In einer Rede zum 25. Jahrestag des Pogroms kritisierte Romani Rose, Vorsitzender des Zentralrats Deutscher Sinti und Roma, die antiziganistische Berichterstattung über die vor der ZASt ausharrenden Asylsuchenden:
„Am Beispiel der damaligen Vorgänge in Rostock-Lichtenhagen werden die Mechanismen der Vorurteilsbildung sehr deutlich: Zuerst werden die Hilfe suchenden Roma vor der Zentralen Aufnahmestelle tage- und wochenlang sich selbst überlassen. Dann wird diese – von der Politik und Verwaltung zu verantwortende – unhaltbare Situation einer angeblichen „Roma-Kultur“ oder „traditionellen Lebensweise“ zugeschrieben und damit in zynischer Weise gerechtfertigt.“
Romani Rose: „Das Rostocker Pogrom ist nicht vergessen. Es verpflichtet zu demokratischem Handeln heute!“. Rede anlässlich der Gedenkkundgebung 25 Jahre Rostock-Lichtenhagen, 2017.
Doris Deutsch, 1992 Redakteurin der Ostsee-Zeitung, reflektiert 2017 über Fehler in der Berichterstattung. Sie erzählt, dass die Medien zu wenig Druck auf die Politik ausübten und sich nicht klar genug auf der Seite der Geflüchteten und Anwohner*innen positionierten:
Aufruf zur Gewalt in den Medien
In der Woche vor dem Pogrom veröffentlichten Rostocker Lokalzeitungen mehrere Artikel, in denen durch eine selbsternannte Bürger*inneninitiative dazu aufgerufen wurde, sich am 22. August vor dem Sonnenblumenhaus zu versammeln. In den Berichten wurden gewalttätige Übergriffe angekündigt.
Dem Aufruf folgten am 22. August 1992 mehr als tausend Menschen. Aus der in der Zeitung angekündigten Versammlung entstand das mehrtägige Pogrom.

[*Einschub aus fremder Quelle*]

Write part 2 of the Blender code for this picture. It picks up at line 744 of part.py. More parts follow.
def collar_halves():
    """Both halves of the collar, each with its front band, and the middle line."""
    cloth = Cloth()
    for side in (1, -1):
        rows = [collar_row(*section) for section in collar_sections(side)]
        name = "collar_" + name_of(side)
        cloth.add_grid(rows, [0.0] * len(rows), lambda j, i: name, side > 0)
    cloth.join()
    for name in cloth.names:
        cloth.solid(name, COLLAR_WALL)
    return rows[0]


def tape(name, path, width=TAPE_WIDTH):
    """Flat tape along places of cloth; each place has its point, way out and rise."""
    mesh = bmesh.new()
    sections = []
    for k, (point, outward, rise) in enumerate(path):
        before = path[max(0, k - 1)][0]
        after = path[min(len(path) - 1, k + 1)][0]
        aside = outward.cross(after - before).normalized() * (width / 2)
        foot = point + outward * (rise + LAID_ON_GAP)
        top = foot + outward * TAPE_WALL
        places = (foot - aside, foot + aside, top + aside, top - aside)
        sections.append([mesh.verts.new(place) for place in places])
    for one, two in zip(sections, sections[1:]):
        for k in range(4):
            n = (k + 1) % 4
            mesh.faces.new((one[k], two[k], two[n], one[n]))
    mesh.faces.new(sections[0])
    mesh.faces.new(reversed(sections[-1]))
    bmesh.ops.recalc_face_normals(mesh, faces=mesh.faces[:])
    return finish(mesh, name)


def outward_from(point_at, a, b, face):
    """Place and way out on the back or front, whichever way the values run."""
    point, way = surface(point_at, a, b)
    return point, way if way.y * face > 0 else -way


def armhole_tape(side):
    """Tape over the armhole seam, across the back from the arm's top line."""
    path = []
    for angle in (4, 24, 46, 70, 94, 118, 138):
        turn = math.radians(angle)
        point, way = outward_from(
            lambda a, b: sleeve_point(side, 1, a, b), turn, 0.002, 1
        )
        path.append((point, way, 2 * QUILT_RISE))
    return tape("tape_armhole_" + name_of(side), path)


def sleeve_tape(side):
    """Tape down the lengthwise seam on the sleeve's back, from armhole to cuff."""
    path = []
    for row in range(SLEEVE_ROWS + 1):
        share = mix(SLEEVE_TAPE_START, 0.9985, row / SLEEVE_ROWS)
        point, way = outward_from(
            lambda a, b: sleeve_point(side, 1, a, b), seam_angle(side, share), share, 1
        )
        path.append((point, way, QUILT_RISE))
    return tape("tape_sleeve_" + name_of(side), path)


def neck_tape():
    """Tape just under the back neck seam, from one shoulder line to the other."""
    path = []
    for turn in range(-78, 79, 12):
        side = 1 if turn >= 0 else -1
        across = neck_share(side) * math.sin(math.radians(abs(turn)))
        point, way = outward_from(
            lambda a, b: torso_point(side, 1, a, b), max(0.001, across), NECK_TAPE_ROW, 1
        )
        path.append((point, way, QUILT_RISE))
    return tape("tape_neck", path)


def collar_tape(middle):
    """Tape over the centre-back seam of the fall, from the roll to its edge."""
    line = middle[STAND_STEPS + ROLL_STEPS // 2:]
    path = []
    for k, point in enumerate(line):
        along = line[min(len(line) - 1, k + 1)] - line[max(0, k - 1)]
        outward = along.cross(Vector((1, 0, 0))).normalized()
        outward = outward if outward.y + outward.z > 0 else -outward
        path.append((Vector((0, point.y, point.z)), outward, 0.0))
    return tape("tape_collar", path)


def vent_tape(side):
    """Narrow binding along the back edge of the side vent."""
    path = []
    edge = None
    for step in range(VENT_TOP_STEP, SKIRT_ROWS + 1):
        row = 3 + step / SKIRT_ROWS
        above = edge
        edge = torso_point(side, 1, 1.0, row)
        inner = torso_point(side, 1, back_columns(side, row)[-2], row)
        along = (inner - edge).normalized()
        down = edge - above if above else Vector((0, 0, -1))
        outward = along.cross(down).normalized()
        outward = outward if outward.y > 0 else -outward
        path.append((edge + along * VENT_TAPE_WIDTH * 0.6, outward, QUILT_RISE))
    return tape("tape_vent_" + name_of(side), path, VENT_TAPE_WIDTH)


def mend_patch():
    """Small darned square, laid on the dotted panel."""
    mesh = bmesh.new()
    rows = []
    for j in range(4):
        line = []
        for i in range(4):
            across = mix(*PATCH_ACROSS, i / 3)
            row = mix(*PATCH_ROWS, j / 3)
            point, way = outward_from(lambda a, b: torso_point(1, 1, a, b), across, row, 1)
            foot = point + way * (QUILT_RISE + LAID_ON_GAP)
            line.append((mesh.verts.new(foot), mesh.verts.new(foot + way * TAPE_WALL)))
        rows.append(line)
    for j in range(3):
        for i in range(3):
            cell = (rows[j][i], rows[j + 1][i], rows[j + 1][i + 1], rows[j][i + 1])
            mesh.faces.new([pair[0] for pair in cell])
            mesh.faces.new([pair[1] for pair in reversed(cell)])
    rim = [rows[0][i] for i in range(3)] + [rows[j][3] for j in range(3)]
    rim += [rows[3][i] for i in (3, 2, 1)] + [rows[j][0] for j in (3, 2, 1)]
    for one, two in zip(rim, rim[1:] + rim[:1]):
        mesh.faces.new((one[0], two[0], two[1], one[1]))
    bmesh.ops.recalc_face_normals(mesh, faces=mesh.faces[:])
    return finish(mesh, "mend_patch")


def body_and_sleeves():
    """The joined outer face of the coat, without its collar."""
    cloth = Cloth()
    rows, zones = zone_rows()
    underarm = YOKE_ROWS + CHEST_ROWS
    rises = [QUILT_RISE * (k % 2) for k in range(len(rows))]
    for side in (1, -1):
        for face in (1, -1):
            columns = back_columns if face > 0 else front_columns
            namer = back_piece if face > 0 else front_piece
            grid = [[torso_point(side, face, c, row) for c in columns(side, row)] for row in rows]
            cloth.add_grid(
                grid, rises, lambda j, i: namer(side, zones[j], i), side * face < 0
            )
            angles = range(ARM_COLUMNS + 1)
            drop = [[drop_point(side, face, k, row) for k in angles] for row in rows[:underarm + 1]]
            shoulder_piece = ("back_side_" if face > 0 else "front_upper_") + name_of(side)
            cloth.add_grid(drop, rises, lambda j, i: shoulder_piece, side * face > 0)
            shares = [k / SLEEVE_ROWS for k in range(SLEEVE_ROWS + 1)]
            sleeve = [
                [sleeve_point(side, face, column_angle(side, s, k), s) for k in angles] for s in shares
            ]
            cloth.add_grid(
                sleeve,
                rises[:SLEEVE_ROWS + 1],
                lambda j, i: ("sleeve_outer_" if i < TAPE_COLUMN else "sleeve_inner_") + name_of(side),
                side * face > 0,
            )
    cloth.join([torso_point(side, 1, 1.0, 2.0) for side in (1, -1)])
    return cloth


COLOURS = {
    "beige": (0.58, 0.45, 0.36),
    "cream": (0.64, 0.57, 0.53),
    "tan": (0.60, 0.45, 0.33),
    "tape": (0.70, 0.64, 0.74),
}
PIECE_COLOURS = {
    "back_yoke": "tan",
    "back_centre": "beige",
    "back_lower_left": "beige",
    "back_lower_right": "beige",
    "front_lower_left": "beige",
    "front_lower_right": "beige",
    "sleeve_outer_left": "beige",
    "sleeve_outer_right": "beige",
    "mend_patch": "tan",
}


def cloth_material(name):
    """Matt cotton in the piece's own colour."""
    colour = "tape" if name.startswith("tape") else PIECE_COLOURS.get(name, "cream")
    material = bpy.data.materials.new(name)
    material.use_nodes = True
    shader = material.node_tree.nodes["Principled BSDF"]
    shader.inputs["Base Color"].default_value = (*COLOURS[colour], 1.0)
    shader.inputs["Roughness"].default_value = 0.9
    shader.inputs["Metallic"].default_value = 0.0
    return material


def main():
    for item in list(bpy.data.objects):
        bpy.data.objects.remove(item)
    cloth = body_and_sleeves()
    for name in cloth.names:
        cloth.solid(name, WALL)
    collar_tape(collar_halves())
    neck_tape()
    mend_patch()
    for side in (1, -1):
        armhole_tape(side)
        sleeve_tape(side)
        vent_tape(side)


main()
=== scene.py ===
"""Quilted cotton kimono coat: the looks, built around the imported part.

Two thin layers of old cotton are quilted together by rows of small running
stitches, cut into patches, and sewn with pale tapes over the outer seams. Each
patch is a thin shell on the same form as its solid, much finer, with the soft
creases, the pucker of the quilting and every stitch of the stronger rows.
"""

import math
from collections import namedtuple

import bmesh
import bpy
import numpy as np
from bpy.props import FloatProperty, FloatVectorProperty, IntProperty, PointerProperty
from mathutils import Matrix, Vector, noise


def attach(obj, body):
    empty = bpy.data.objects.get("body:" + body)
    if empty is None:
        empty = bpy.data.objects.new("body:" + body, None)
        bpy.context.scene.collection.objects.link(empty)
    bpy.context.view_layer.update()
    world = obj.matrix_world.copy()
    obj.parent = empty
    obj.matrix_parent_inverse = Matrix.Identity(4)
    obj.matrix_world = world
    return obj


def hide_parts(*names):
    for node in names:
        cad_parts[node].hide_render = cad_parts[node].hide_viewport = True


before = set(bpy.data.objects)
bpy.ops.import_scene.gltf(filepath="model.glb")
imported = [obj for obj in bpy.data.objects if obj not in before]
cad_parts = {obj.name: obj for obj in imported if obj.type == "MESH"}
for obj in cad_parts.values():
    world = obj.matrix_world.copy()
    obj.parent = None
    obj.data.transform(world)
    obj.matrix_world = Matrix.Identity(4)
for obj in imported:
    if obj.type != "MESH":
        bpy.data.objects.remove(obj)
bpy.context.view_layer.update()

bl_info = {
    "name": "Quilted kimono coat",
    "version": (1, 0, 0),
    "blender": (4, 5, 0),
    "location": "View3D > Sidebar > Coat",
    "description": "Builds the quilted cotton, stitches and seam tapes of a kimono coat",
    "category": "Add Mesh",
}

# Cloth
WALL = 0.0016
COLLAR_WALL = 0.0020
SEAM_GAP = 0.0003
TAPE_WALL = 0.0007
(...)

Wolfgang Richter, damaliger Ausländerbeauftragter, riet den Journalist*innen davon ab, die Ankündigung zu veröffentlichen. Im Video erklärt er 2012 seine Einschätzung, dass die Artikel als Aufruf verstanden würden und die Situation sich dann weiter zuspitzen würde:
Berichterstattung während des Pogroms
Zahlreiche Sender übertrugen die rassistischen Angriffe ab Sonntag live im Fernsehen. Diese Berichterstattung bestärkte die Gewalttätigen zusätzlich. An diese Wirkung erinnert sich Michael Schmidt, der 1992 als Redakteur beim Nordmagazin arbeitete:
Die Bilder der Ereignisse gingen um die Welt. Zahlreiche internationale Medien berichteten über das Pogrom. Viele sahen die Befürchtung bestätigt, dass eine deutsche Einheit mit Nationalismus und Gewalt einhergehen würde, und stellten Verbindungen zur nationalsozialistischen Vergangenheit Deutschlands her.
Berichterstattung nach dem Pogrom
Nach dem Pogrom wurde die rassistische Gewalt in der lokalen Berichterstattung häufig als „Krawall“ verharmlost und die politische Motivation der Täter*innen oft verschwiegen. Den Geflüchteten, die Ziel der Angriffe waren, wurde die Schuld an der Gewalt gegeben. Durch ihr Verhalten hätten sie die Angriffe ausgelöst. Neben dieser Täter-Opfer-Umkehr fanden sich auch häufig antiziganistische Stereotype in den unmittelbar nach dem Pogrom erschienenen Artikeln.
Wissenschaftliche Untersuchungen zeigen, dass bis heute die betroffenen Geflüchteten des Pogroms in den Medien kaum eine Stimme haben. Auch die betroffenen Vietnames*innen kommen häufig nur am Rande vor. Statt Mitgefühl mit den Betroffenen zu zeigen, stand in vielen Artikeln die Sorge im Vordergrund, das Pogrom könnte negative Auswirkungen auf das Image der Stadt Rostock haben.
Anlässlich der Einweihung der Gedenkstele 2017 fragt der Redakteur der Ostsee-Zeitung Jan-Peter Schröder, was aus der Berichterstattung während des Pogroms 1992 für die heutige journalistische Arbeit gelernt werden kann. Er betont, dass auch heutige Journalist*innen ihre Wortwahl und Themensetzung genau bedenken müssten.
Gestaltung der Stele „Medien“
Das Künstler*innenkollektiv SCHAUM erklärt im Interview die Gestaltung der Stele, die an die Verantwortung der Medien erinnern soll. In einem Schiebespiel können häufig in der Berichterstattung genutzte Begriffe bewegt und so in unterschiedliche Kontexte gesetzt werden.